6. « Dans tous les systèmes de morale que j’ai rencontrés jusqu’alors, j’ai toujours remarqué que les auteurs, pendant un certain temps, procèdent selon la façon habituelle de raisonner et établissent l’existence de Dieu ou font des observations sur les affaires humaines ; puis, soudain, je suis surpris de voir qu’au lieu des habituelles copules est et n’est pas, je ne rencontre que des propositions reliées par un doit ou un ne doit pas. Ce changement est imperceptible mais néanmoins de la première importance. En effet, comme ce doit ou ne doit pas exprime une nouvelle relation ou affirmation, il est nécessaire qu’on la remarque et qu’on l’explique. En même temps, il faut bien expliquer comment cette nouvelle relation peut être déduite des autres qui en sont entièrement différentes car cela semble totalement inconcevable. Mais, comme les auteurs n’usent pas habituellement de cette précaution, je me permettrai de la recommander aux lecteurs et je suis persuadé que cette petite attention renversera tous les systèmes courants de morale et nous fera voir que la distinction du vice et de la vertu ne se fonde pas simplement sur les relations des objets et qu’elle n’est pas perçue par la raison. » (David Hume, Traité de la Nature Humaine, III, I, I, traduction de Philippe Folliot. Texte disponible à l’adresse suivante.
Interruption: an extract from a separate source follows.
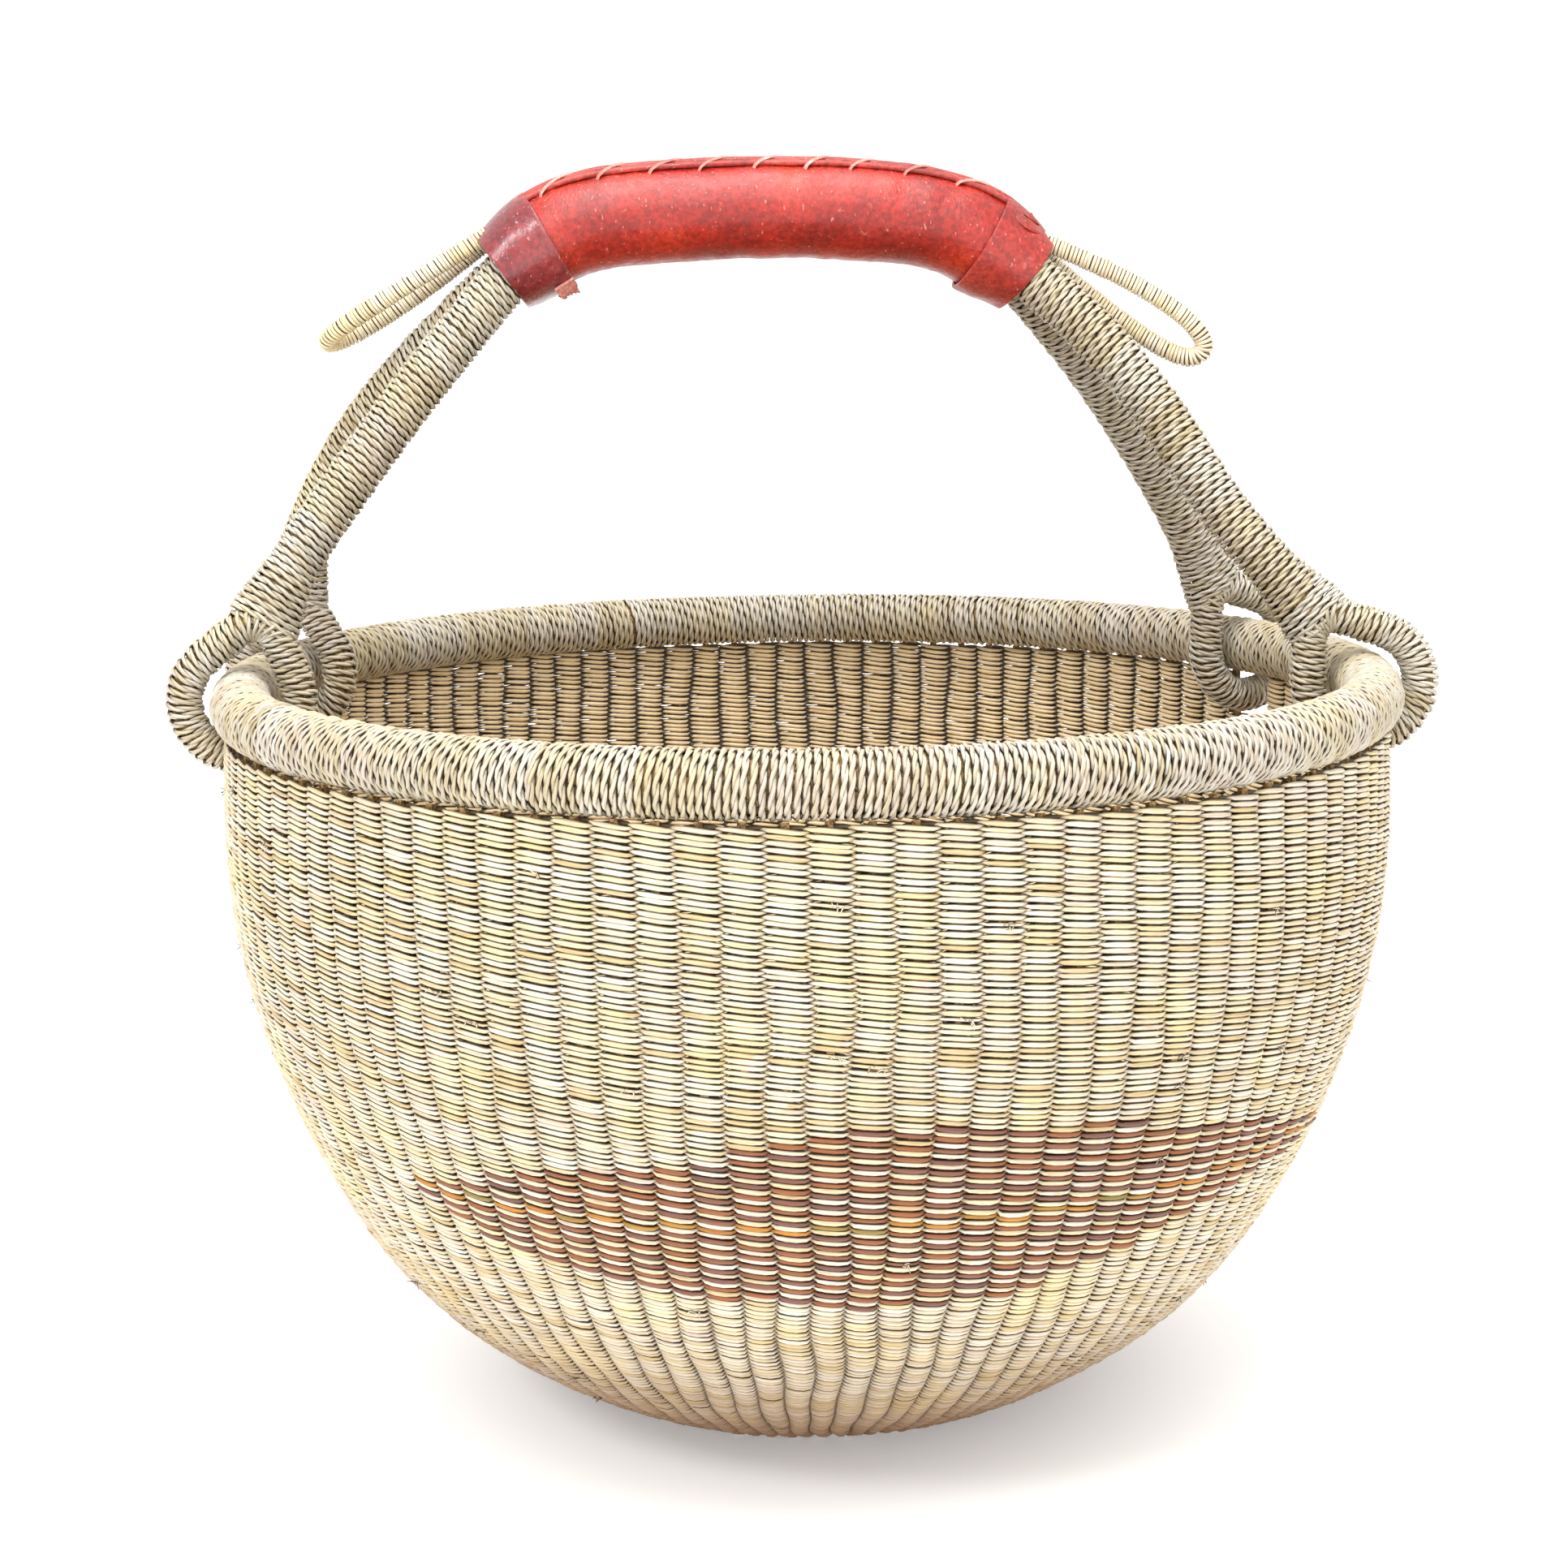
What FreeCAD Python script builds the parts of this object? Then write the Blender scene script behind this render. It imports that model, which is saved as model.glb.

7. Voir notamment Max Weber, Le savant et le politique (traduction J. Freund), Paris, Plon, 1959 (éd. or. allemande : 1917).

8. Pour une discussion beaucoup plus argumentée, on peut se reporter aux ouvrages de Gérard Genette, L’œuvre de l’art. T. II La Relation esthétique. Paris, Seuil, 1997 ou de Jean-Marie Schaeffer, L’Expérience esthétique, Paris, Gallimard, 2015.

9. Cette critique fait l’objet d’une analyse nuancée d’Alain Beitone et Alaïs Martin-Baillon « La neutralité axiologique dans les sciences sociales. Une exigence incontournable et incomprise » dans la Revue du MAUSS permanente, 18 décembre 2016 [en ligne].

10. Hilary Putnam, Fait/Valeur : la fin d’un dogme et autres essais, Paris l’Éclat, 2004.

11. Un « médecin compétent » est un médecin qui nous « soigne bien » sans qu’il soit possible de distinguer la dimension prescriptive de la dimension factuelle.

12. Sur ce point, on marque un désaccord notamment avec Raymond Boudon qui, dans Le juste et le vrai : études sur l'objectivité des valeurs et de la connaissance (Paris, Fayard, 1995), ne semble laisser que peu de place à la dispute qui obéit sans doute moins à des raisons qu’à des causes (comme la volonté de dispute…).

13. On comprend bien que dans la situation algérienne en proie à l’islamisme, la prostitution soit un repoussoir absolu. C’est dans un contexte tout à fait différent que certaines peuvent affirmer la dignité des travailleuses du sexe.

14. L’absence de mixité s’accompagne bien sûr d’une hiérarchisation des espaces : intérieur, fermé et restreint pour les femmes ; ouvert, public, et beaucoup plus libre pour les hommes.

15. Interview de la réalisatrice Mounia Meddour dans le dossier de presse du distributeur Jour2Fête.

16. On peut faire la même remarque concernant les musiques utilisées par la réalisatrice, qui proviennent de multiples horizons : pop occidentale, raï algérien, musique classique européenne, bande originale de Rob (Robin Coudert)…

17. Elle précise notamment que « [son] frère va [la] tuer ».

18. Une expérience aujourd’hui célèbre en éthologie a montré que les singes capucins ont un sens aigu de la justice et surtout de l’injustice, qui leur fait refuser une récompense s’ils estiment qu’elle est de moindre valeur que celle reçue par un de leurs congénères (cf. Frans de Waal, La Dernière Étreinte, Paris, Les Liens qui Libèrent, 2018, p. 262-272).

19. Pierre Daum, dans « Mémoire interdite en Algérie » rapporte que, « si les islamistes ont perdu la guerre, ils ont remporté les esprits ». L’État a en effet soutenu une vague d’islamisation de la société algérienne précisément pour couper l’herbe sous le pied des islamistes.

20. Selon l’expression classique de Louis Althusser. L’expression était cependant utilisée dans une perspective critique par le philosophe marxiste alors que l’on suggère ici qu’une telle interpellation est incontournable si l’on veut effectivement « changer les mentalités » et plus largement les choses.

21. Les hiérarchisations des systèmes de valeurs méritent certainement qu’on s’y attarde, car les contradictions plus ou moins visibles entre valeurs donnent souvent lieu à une hiérarchisation : Samira, qui est croyante, n’impose pas sa croyance (notamment les prescrits et les rites qui l’accompagnent) à ses amies, donnant ainsi plus de poids à l’amitié qu’à ses convictions proprement religieuses.